### Given task
Copy exactly, please, the lines of the data from its start through the line containing "and floor wand.".
# START OF Data extract
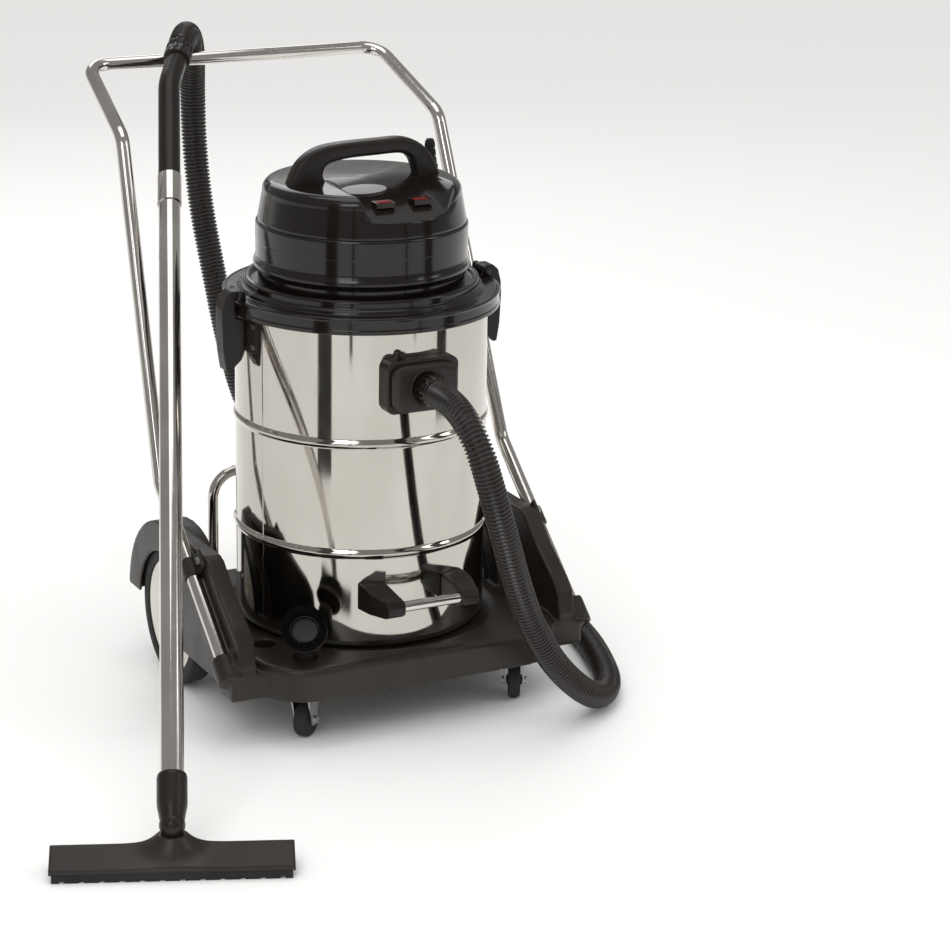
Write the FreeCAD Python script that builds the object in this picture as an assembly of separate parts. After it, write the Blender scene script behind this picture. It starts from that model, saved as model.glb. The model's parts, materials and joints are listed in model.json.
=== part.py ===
"""Tip-and-pour shop vacuum: steel drum on a wheeled cart, with its hose and floor wand.

Millimetres, +Z up, the machine's front towards -Y. Shapes are drawn about the drum's
axis, and the whole model is then moved so that the origin is on the floor, in the middle
of its footprint.
"""
import FreeCAD, Part
import math
import os

V = FreeCAD.Vector
UP = V(0, 0, 1)
ALONG_X = V(1, 0, 0)

FIT = 0.05           # radial play of a running fit
GAP = 0.4            # air between curved neighbours
SHEET = 1.2          # drum and wand steel
WALL = 4.0           # moulded plastic

# drum
DRUM_R = 220.0
DRUM_BOTTOM = 140.5
DRUM_TOP = 722.0
BEAD_HEIGHTS = (313.0, 508.7)
BEAD_RISE = 4.0
BEAD_HALF = 8.0
CATCH_HALF = 44.0

# cart
DECK_HALF_X = 285.0
DECK_FRONT = -273.0
DECK_REAR = 262.0
DECK_CORNER = 98.0
DECK_LOW = 88.0
DECK_TOP = 147.0
DECK_EDGE = 11.0
BOWL_R = 242.0
SOCKET_R = 20.0
SOCKET_DEPTH = 42.0
EMPTY_SOCKET = (-236.0, -118.0)
BRUSH_SOCKET = (-197.0, -201.0)
FENDER_IN = 262.0
FENDER_OUT = 324.0
PLATE_THICK = 32.0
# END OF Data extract
### Exercise output
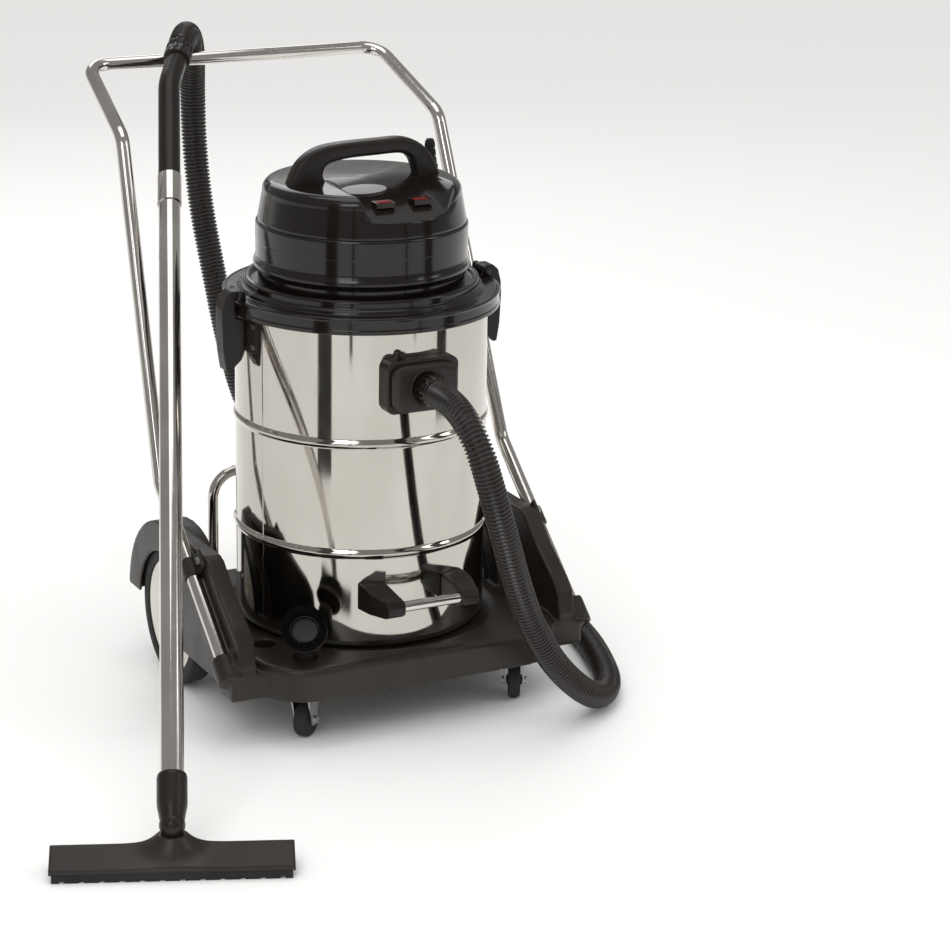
Write the FreeCAD Python script that builds the object in this picture as an assembly of separate parts. After it, write the Blender scene script behind this picture. It starts from that model, saved as model.glb. The model's parts, materials and joints are listed in model.json.
=== part.py ===
"""Tip-and-pour shop vacuum: steel drum on a wheeled cart, with its hose and floor wand.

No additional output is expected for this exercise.